▶ [Material for the task]
++++++
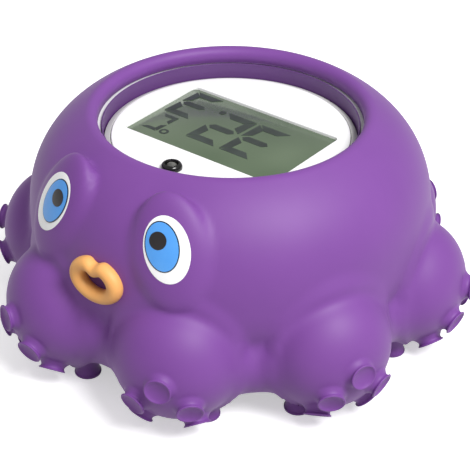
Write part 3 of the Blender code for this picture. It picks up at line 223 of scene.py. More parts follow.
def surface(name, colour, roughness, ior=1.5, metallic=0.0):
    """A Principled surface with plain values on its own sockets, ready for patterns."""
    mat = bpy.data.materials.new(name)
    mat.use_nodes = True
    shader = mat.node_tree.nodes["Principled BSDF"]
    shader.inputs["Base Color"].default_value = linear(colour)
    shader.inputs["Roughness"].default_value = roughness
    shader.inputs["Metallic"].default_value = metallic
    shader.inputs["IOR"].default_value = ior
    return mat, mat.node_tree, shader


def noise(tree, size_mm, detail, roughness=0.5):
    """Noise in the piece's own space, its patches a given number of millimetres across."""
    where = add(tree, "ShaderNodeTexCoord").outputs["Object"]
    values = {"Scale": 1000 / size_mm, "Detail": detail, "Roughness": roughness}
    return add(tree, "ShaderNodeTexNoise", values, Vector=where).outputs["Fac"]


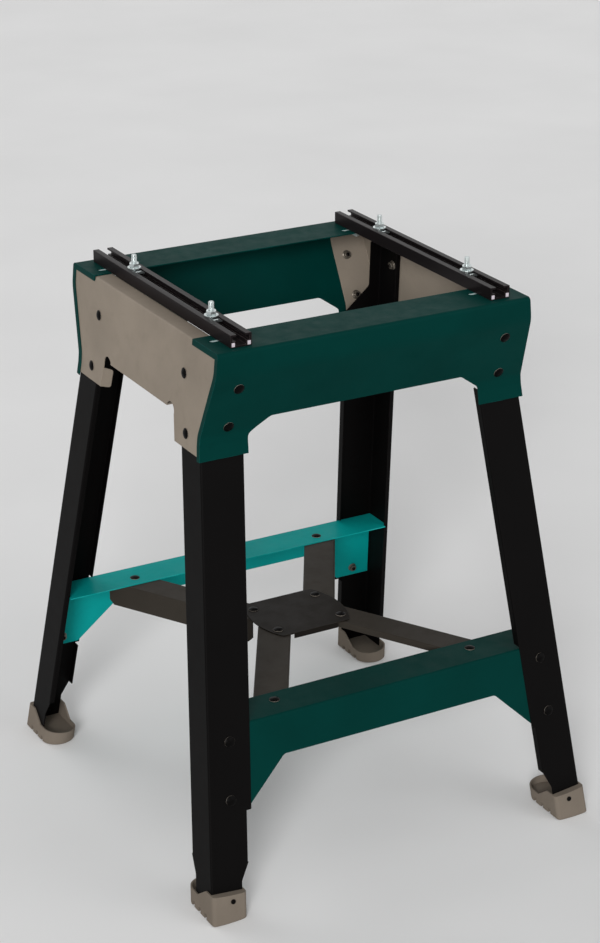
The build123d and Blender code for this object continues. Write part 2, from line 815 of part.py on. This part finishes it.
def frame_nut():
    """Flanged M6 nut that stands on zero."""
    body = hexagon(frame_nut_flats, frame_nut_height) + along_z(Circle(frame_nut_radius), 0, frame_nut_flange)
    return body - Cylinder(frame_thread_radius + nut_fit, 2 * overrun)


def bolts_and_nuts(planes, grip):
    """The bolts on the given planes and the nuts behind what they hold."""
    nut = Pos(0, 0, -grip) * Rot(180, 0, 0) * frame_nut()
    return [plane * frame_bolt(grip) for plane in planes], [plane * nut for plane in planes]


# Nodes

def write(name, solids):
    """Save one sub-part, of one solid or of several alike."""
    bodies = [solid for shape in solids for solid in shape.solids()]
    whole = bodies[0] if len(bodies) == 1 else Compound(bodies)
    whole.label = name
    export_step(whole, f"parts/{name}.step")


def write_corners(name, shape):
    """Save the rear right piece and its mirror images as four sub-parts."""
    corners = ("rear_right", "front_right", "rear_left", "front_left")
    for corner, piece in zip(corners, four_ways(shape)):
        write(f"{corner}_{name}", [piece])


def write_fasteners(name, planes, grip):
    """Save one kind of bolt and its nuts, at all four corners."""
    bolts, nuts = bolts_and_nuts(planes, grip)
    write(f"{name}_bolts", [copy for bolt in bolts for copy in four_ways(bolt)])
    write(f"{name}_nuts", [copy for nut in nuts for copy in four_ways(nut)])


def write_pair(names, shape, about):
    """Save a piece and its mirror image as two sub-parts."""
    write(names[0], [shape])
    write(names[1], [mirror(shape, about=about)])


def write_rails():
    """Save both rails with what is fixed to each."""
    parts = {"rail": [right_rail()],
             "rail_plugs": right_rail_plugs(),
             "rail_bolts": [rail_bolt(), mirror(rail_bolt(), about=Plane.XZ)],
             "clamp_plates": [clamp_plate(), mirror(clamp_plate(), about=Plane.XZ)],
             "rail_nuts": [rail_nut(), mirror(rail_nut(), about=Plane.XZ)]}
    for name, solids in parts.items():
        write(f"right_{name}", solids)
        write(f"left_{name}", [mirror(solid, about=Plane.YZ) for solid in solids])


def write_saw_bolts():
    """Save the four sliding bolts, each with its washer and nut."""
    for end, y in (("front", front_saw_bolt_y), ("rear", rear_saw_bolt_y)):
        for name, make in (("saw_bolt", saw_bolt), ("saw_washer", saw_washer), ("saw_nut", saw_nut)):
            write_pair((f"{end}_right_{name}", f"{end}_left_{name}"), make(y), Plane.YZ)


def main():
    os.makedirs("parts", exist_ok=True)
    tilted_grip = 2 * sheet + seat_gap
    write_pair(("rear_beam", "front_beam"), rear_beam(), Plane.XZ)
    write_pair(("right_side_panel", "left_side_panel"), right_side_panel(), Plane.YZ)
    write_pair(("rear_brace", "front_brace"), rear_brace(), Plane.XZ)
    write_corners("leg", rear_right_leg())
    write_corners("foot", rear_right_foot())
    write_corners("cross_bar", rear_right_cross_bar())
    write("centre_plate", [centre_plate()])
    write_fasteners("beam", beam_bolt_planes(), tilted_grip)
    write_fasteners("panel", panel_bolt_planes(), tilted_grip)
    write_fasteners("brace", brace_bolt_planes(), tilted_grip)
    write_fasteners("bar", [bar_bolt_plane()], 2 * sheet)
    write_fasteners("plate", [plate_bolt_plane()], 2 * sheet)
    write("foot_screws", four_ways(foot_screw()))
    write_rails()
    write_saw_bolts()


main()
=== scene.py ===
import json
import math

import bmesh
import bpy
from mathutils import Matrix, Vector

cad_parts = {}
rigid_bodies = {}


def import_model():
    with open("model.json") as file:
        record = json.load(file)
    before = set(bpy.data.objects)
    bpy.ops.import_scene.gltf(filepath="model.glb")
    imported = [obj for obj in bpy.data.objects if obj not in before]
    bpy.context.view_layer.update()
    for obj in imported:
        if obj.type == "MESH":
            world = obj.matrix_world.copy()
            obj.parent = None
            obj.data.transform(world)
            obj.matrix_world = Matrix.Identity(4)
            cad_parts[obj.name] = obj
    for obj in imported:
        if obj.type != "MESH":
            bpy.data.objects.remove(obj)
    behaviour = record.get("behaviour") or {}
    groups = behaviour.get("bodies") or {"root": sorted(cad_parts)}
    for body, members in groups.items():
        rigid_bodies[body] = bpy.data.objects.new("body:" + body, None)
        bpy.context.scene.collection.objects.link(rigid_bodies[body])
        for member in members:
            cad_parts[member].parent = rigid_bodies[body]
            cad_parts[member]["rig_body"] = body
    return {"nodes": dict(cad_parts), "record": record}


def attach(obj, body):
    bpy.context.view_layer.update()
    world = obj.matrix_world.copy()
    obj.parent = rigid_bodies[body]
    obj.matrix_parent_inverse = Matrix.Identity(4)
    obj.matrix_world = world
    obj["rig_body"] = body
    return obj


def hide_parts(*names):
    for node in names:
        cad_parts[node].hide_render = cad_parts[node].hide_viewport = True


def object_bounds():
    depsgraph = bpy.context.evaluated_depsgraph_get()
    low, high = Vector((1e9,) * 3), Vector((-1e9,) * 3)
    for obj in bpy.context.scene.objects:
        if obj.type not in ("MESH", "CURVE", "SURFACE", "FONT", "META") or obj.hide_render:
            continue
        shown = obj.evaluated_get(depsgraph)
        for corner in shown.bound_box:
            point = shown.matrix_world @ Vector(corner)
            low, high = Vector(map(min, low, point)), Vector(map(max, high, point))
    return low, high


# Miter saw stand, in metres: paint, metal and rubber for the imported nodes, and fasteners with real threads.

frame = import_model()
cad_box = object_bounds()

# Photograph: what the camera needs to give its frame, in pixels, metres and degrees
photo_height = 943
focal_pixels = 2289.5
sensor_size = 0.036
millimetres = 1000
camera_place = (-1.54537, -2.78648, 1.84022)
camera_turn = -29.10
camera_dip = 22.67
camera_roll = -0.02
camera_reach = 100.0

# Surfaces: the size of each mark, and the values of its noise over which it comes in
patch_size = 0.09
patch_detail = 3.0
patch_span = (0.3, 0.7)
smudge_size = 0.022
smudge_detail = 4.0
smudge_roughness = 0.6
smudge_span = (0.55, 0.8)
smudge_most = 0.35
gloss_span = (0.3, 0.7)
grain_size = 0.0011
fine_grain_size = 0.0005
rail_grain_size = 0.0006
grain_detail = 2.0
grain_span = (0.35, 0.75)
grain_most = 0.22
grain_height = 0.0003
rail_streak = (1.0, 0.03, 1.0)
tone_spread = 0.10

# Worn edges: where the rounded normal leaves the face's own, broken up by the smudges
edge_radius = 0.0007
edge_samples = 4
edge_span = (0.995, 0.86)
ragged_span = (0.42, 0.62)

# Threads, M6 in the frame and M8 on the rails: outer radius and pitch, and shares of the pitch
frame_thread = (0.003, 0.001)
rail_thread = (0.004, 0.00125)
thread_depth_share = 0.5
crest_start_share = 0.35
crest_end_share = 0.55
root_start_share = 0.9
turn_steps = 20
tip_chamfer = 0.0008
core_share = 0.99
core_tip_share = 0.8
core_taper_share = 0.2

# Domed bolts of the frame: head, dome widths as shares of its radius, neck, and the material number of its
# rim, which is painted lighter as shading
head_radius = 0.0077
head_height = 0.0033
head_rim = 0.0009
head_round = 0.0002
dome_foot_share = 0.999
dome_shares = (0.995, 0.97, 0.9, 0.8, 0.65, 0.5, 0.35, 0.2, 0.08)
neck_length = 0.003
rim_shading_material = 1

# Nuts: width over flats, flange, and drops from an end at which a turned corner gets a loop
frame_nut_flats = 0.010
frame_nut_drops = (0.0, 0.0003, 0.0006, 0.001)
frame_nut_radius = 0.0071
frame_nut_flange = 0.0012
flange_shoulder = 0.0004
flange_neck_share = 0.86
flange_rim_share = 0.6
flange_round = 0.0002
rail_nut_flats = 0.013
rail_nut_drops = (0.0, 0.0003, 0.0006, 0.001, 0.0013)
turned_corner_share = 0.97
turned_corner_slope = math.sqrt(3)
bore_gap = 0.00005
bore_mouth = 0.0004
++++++
▶ [Goal] Would you quote everything above from the line containing "for end, y in" down to the line containing "for body, members"? Include both of those lines and nothing else.

▶ [Response to the exercise]
    for end, y in (("front", front_saw_bolt_y), ("rear", rear_saw_bolt_y)):
        for name, make in (("saw_bolt", saw_bolt), ("saw_washer", saw_washer), ("saw_nut", saw_nut)):
            write_pair((f"{end}_right_{name}", f"{end}_left_{name}"), make(y), Plane.YZ)


def main():
    os.makedirs("parts", exist_ok=True)
    tilted_grip = 2 * sheet + seat_gap
    write_pair(("rear_beam", "front_beam"), rear_beam(), Plane.XZ)
    write_pair(("right_side_panel", "left_side_panel"), right_side_panel(), Plane.YZ)
    write_pair(("rear_brace", "front_brace"), rear_brace(), Plane.XZ)
    write_corners("leg", rear_right_leg())
    write_corners("foot", rear_right_foot())
    write_corners("cross_bar", rear_right_cross_bar())
    write("centre_plate", [centre_plate()])
    write_fasteners("beam", beam_bolt_planes(), tilted_grip)
    write_fasteners("panel", panel_bolt_planes(), tilted_grip)
    write_fasteners("brace", brace_bolt_planes(), tilted_grip)
    write_fasteners("bar", [bar_bolt_plane()], 2 * sheet)
    write_fasteners("plate", [plate_bolt_plane()], 2 * sheet)
    write("foot_screws", four_ways(foot_screw()))
    write_rails()
    write_saw_bolts()


main()
=== scene.py ===
import json
import math

import bmesh
import bpy
from mathutils import Matrix, Vector

cad_parts = {}
rigid_bodies = {}


def import_model():
    with open("model.json") as file:
        record = json.load(file)
    before = set(bpy.data.objects)
    bpy.ops.import_scene.gltf(filepath="model.glb")
    imported = [obj for obj in bpy.data.objects if obj not in before]
    bpy.context.view_layer.update()
    for obj in imported:
        if obj.type == "MESH":
            world = obj.matrix_world.copy()
            obj.parent = None
            obj.data.transform(world)
            obj.matrix_world = Matrix.Identity(4)
            cad_parts[obj.name] = obj
    for obj in imported:
        if obj.type != "MESH":
            bpy.data.objects.remove(obj)
    behaviour = record.get("behaviour") or {}
    groups = behaviour.get("bodies") or {"root": sorted(cad_parts)}
    for body, members in groups.items():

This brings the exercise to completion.